WHAT YOU SHOULD DO: Quote the data below in full, please, without altering anything.

INFORMATION PROVIDED:
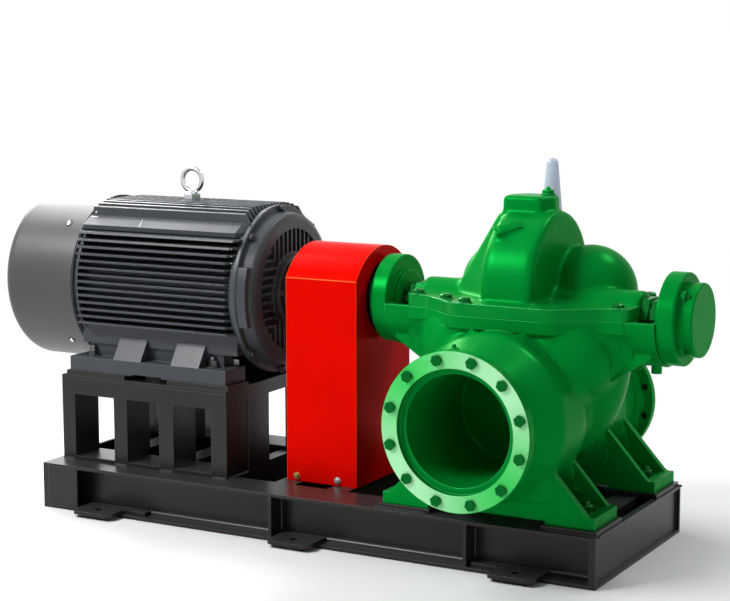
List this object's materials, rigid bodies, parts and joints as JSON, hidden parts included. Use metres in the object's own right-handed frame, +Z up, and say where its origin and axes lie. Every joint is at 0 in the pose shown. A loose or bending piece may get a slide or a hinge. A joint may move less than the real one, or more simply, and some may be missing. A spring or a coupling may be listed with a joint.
{
  "type": "horizontal split case pump set",
  "caption": "Horizontal split case centrifugal pump driven by an electric motor through a guarded coupling, on a welded steel base frame with foundation lugs.",
  "frame": {"origin": "on the floor below the middle of the base frame, at the centre of the foundation lug pattern", "axes": "+X along the shaft from motor to pump, -Y out of the suction flange, +Z up"},
  "size_m": [2.263, 1.019, 1.132],
  "materials": {
    "base_black": "satin black paint on steel",
    "motor_grey": "satin dark grey paint on cast iron",
    "cover_grey": "silver grey paint on pressed steel",
    "fan_plastic": "black moulded plastic",
    "bright_steel": "ground steel",
    "bright_chrome": "bright zinc plating",
    "bare_iron": "machined cast iron",
    "guard_red": "gloss red paint on sheet steel",
    "pump_green": "gloss green paint on cast iron",
    "clear_tube": "milky clear plastic"
  },
  "bodies": {
    "root": {"base_beam_front": "base_black", "base_beam_rear": "base_black", "base_end_left": "base_black", "base_end_right": "base_black", "base_cross_members": "base_black", "base_corner_plates": "base_black", "base_stiffeners": "base_black", "anchor_lugs": "base_black", "pump_pads": "base_black", "stand_front_frame": "base_black", "stand_rear_frame": "base_black", "stand_end_left": "base_black", "stand_end_right": "base_black", "stand_top_plate": "base_black", "packing_plates": "base_black", "motor_frame": "motor_grey", "motor_foot_front": "motor_grey", "motor_foot_rear": "motor_grey", "motor_fan_shield": "motor_grey", "motor_drive_shield": "motor_grey", "motor_bearing_cap": "motor_grey", "fan_cover": "cover_grey", "cooling_fan": "fan_plastic", "motor_shaft": "bright_steel", "lifting_eye": "bright_chrome", "terminal_box": "motor_grey", "terminal_box_lid": "motor_grey", "coupling_half_motor": "bare_iron", "coupling_half_pump": "bare_iron", "coupling_pins": "bright_steel", "coupling_guard": "guard_red", "pump_shaft": "bright_steel", "lower_casing": "pump_green", "upper_casing": "pump_green", "gland_drive_side": "pump_green", "gland_free_side": "pump_green", "bearing_housing_drive": "pump_green", "bearing_housing_free": "pump_green", "bearing_cover_drive": "pump_green", "bearing_cap_free": "pump_green", "priming_tube": "clear_tube"}
  },
  "joints": []
}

EXPECTED OUTPUT:
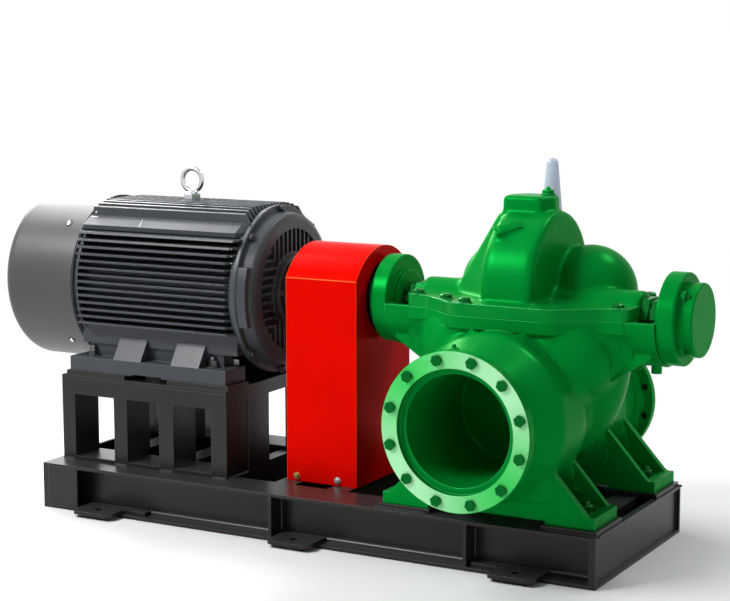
List this object's materials, rigid bodies, parts and joints as JSON, hidden parts included. Use metres in the object's own right-handed frame, +Z up, and say where its origin and axes lie. Every joint is at 0 in the pose shown. A loose or bending piece may get a slide or a hinge. A joint may move less than the real one, or more simply, and some may be missing. A spring or a coupling may be listed with a joint.
{
  "type": "horizontal split case pump set",
  "caption": "Horizontal split case centrifugal pump driven by an electric motor through a guarded coupling, on a welded steel base frame with foundation lugs.",
  "frame": {"origin": "on the floor below the middle of the base frame, at the centre of the foundation lug pattern", "axes": "+X along the shaft from motor to pump, -Y out of the suction flange, +Z up"},
  "size_m": [2.263, 1.019, 1.132],
  "materials": {
    "base_black": "satin black paint on steel",
    "motor_grey": "satin dark grey paint on cast iron",
    "cover_grey": "silver grey paint on pressed steel",
    "fan_plastic": "black moulded plastic",
    "bright_steel": "ground steel",
    "bright_chrome": "bright zinc plating",
    "bare_iron": "machined cast iron",
    "guard_red": "gloss red paint on sheet steel",
    "pump_green": "gloss green paint on cast iron",
    "clear_tube": "milky clear plastic"
  },
  "bodies": {
    "root": {"base_beam_front": "base_black", "base_beam_rear": "base_black", "base_end_left": "base_black", "base_end_right": "base_black", "base_cross_members": "base_black", "base_corner_plates": "base_black", "base_stiffeners": "base_black", "anchor_lugs": "base_black", "pump_pads": "base_black", "stand_front_frame": "base_black", "stand_rear_frame": "base_black", "stand_end_left": "base_black", "stand_end_right": "base_black", "stand_top_plate": "base_black", "packing_plates": "base_black", "motor_frame": "motor_grey", "motor_foot_front": "motor_grey", "motor_foot_rear": "motor_grey", "motor_fan_shield": "motor_grey", "motor_drive_shield": "motor_grey", "motor_bearing_cap": "motor_grey", "fan_cover": "cover_grey", "cooling_fan": "fan_plastic", "motor_shaft": "bright_steel", "lifting_eye": "bright_chrome", "terminal_box": "motor_grey", "terminal_box_lid": "motor_grey", "coupling_half_motor": "bare_iron", "coupling_half_pump": "bare_iron", "coupling_pins": "bright_steel", "coupling_guard": "guard_red", "pump_shaft": "bright_steel", "lower_casing": "pump_green", "upper_casing": "pump_green", "gland_drive_side": "pump_green", "gland_free_side": "pump_green", "bearing_housing_drive": "pump_green", "bearing_housing_free": "pump_green", "bearing_cover_drive": "pump_green", "bearing_cap_free": "pump_green", "priming_tube": "clear_tube"}
  },
  "joints": []
}